The Journal editorial board declared Thursday (and in print on Friday) that “opposition to logging and prescribed burns in California’s forests,” as well as a litigious culture that makes it more difficult to hire tree-trimmers, have left the state with additional fuel for fires — a situation exacerbated by severe droughts that only recently ended.
In addition, the Journal argued that green energy mandates have cost PG&E money that could have been spent on safety:
Two dozen or so wildfires in the past few years have been linked to PG&E equipment, including one last fall that killed 85 people. PG&E under state law is on the hook for tens of billions of dollars in damages and has filed for bankruptcy.
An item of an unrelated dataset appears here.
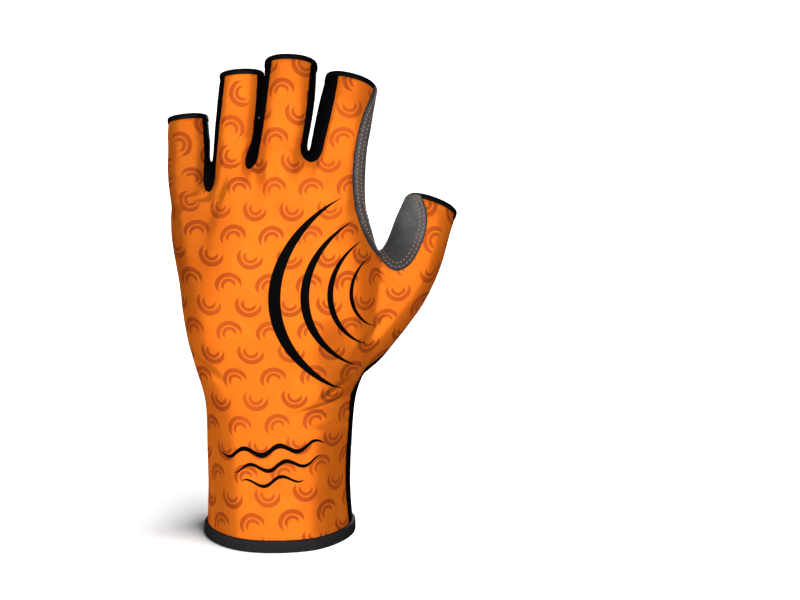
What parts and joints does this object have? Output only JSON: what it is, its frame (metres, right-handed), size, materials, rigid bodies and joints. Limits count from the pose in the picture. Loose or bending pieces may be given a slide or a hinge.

For years the utility skimped on safety upgrades and repairs while pumping billions into green energy and electric-car subsidies to please its overlords in Sacramento. Credit Suisse has estimated that long-term contracts with renewable developers cost the utility $2.2 billion annually more than current market power rates.
Earlier this week, the Los Angeles Times editorial board also blamed poor management of vegetation for the wildfires. However, it also blamed housing construction near forests, and the effects of climate change.
Hundreds of thousands of customers were affected by the blackouts in Northern California, though power had been restored to most customers by Friday morning, according to a report by Bay Area public radio station KQED.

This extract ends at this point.